May 21, 2007 10:57 AM | Reply | Permalink
"How much is the military really ruling Egypt today?"
Mubarak's Hizb Al Watani Al Democrati has, for the moment, probably replaced the Egytian Army as the principal modernizing institutional base of contemporary Egyptian authoritarianism.
The party has considerable representation from the 30-50 year old cohort of Egyptians. It has a reasonable smattering of middle and upper level party apparatchiks with international educations and international experience.
The Hizb Al Watani may not look very modern by the standards of European or American political parties, but it has changed with the times in ways that the military establishment simply has not.
The Hizb Al Watani is probably not up to the challenge of successful competition under conditions approximating real democracy, but they have adquate "oopmph" to play in a political state that Tom Carothers would characterize as "feckless pluralism" --- which is where Egypt will probably remain for the coming 5-10 years.
By contrast, the leadership of the Egyptian Army is an ageing, ossifying collection of has-beens.

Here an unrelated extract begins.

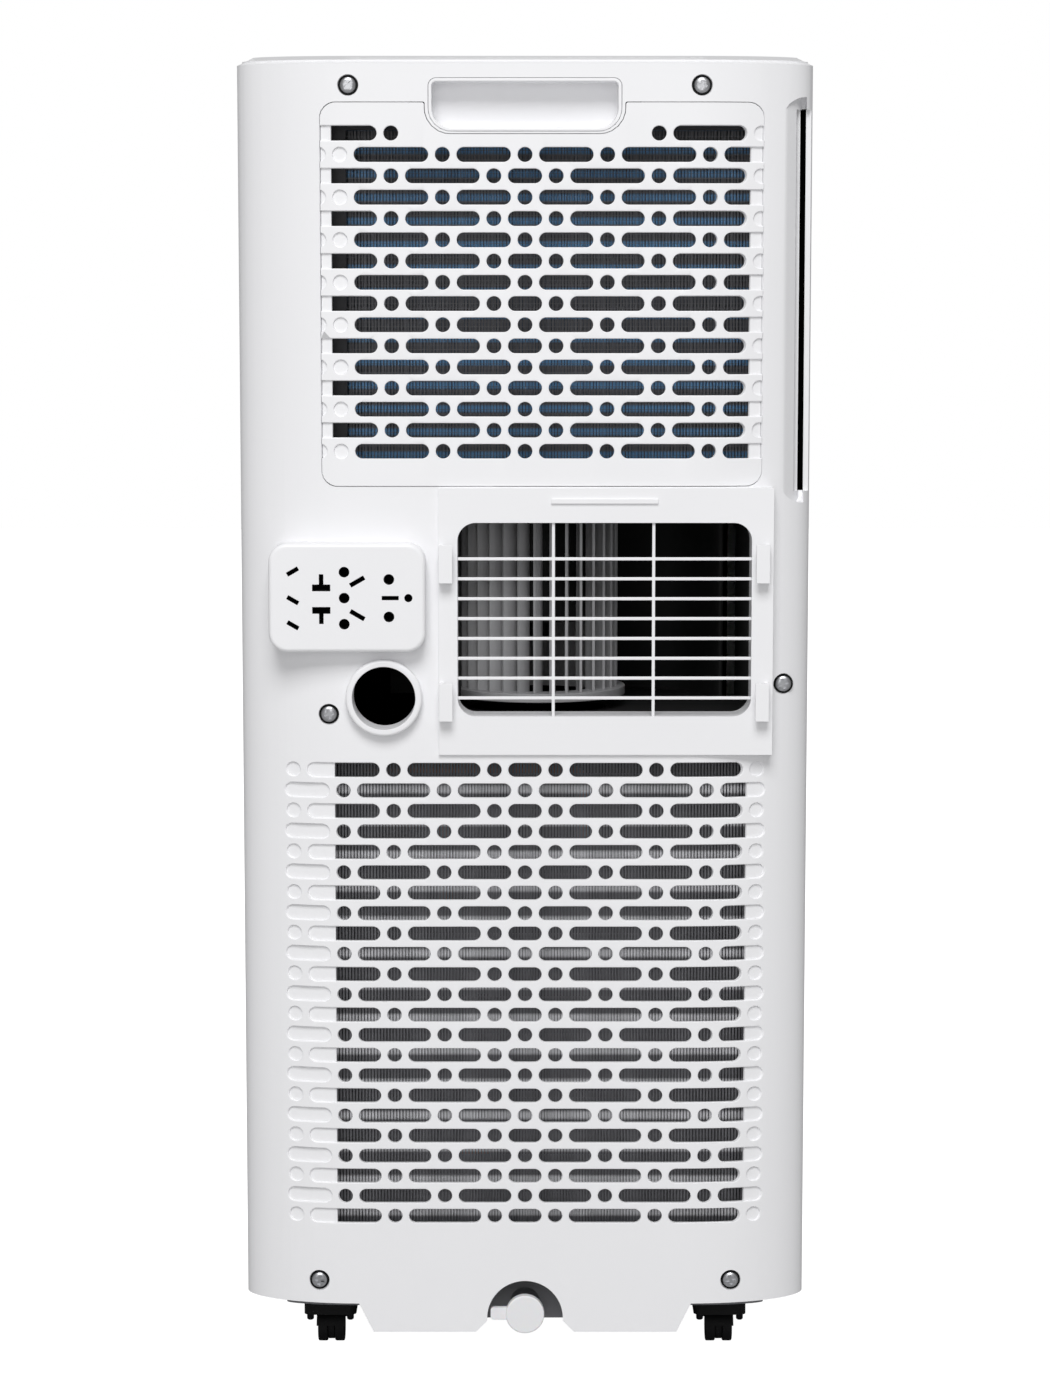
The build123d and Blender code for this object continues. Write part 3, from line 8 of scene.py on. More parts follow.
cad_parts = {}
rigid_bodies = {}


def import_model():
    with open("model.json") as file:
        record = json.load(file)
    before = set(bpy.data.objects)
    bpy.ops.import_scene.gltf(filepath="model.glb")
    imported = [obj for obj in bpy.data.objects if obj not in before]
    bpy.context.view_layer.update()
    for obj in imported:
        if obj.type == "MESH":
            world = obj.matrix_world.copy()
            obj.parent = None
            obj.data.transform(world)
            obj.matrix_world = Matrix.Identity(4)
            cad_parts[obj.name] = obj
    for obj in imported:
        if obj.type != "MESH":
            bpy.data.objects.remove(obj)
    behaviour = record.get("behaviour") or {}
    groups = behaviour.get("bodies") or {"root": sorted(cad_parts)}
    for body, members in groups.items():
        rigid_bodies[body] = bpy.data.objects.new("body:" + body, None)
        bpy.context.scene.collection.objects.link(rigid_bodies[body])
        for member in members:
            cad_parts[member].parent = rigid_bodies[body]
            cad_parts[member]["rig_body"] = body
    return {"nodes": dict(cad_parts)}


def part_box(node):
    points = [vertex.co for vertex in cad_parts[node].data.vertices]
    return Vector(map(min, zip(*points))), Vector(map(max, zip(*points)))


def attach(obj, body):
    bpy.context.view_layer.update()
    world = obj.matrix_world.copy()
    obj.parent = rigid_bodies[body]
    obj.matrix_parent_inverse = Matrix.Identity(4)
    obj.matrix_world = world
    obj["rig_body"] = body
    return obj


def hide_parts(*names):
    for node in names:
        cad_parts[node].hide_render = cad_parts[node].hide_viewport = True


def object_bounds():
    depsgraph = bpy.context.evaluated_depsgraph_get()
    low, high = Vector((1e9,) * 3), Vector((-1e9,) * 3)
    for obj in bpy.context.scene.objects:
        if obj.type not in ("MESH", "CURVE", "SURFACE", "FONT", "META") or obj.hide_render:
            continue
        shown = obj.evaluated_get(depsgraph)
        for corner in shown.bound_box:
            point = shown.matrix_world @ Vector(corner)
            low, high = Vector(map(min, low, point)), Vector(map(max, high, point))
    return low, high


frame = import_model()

MM = 0.001
cad_low, cad_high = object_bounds()


# ==== Base pan
# The tray under everything, an injection-moulded part. It holds the condensate, carries the
# casters and closes the drain arch from behind.

def add(tree, kind, inputs=(), **settings):
    """Adds one node. Its inputs are given by name or number, as a value, a socket or another node."""
    node = tree.nodes.new(kind)
    for name, value in settings.items():
        setattr(node, name, value)
    for key, value in dict(inputs).items():
        if isinstance(value, bpy.types.Node):
            value = value.outputs[0]
        if isinstance(value, bpy.types.NodeSocket):
            tree.links.new(value, node.inputs[key])
        else:
            node.inputs[key].default_value = value
    return node


def colour(code):
    """An sRGB hex colour as linear RGBA."""
    parts = [int(code[i:i + 2], 16) / 255 for i in (0, 2, 4)]
    linear = [p / 12.92 if p <= 0.04045 else ((p + 0.055) / 1.055) ** 2.4 for p in parts]
    return (*linear, 1.0)


def surface(name, code, shade, grain, depth, **sockets):
    """A moulded or cast finish: a base colour that drifts to shade, and a fine bump, sizes in mm."""
    material = bpy.data.materials.new(name)
    material.use_nodes = True
    tree = material.node_tree
    principled = tree.nodes["Principled BSDF"]
    for socket, value in sockets.items():
        principled.inputs[socket.replace("_", " ")].default_value = value
    place = add(tree, "ShaderNodeTexCoord").outputs["Object"]
    drift = add(tree, "ShaderNodeTexNoise", {"Vector": place, "Scale": 1 / (90 * MM), "Detail": 2.0})
    mix = add(tree, "ShaderNodeMix", {"Factor": drift, "A": colour(code), "B": colour(shade)}, data_type="RGBA")
    tree.links.new(mix.outputs["Result"], principled.inputs["Base Color"])
    fine = add(tree, "ShaderNodeTexNoise", {"Vector": place, "Scale": 1 / (grain * MM), "Detail": 3.0})
    bump = add(tree, "ShaderNodeBump", {"Height": fine, "Distance": depth * MM, "Strength": 0.6})
    tree.links.new(bump.outputs[0], principled.inputs["Normal"])
    return material


def meshed(name, work):
    """The working mesh as a finished one."""
    mesh = bpy.data.meshes.new(name)
    work.to_mesh(mesh)
    work.free()
    return mesh


def helper(name, mesh):
    """An object that only feeds a tree or a modifier, and is removed once that has run."""
    holder = bpy.data.objects.new(name, mesh)
    bpy.context.scene.collection.objects.link(holder)
    return holder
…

Their salad days, such as they were, are now 30-50 years behind them.
The once-dominant Egyptian army has lost any semblance of military leadership within the Arab world. Professional military education standards in Egypt lag enormously behind those in the modernizing militaries of the region.
The Army will remain a factor in politics, particularly the politics of succession, but it will not, by itself, be the decisive factor. The real action for the upcoming succession will lie with Mubarak's party.
The real action in Egyptian politics thereafter may well lie with il ikhwan il muslimeen - who have even more modernizing instincts than the Hizb Al Watani Al Democrati and who also have a measure of genuine legitimacy.
The Brotherhood may or may not tolerate pluralism, but they will most assuredly not be feckless.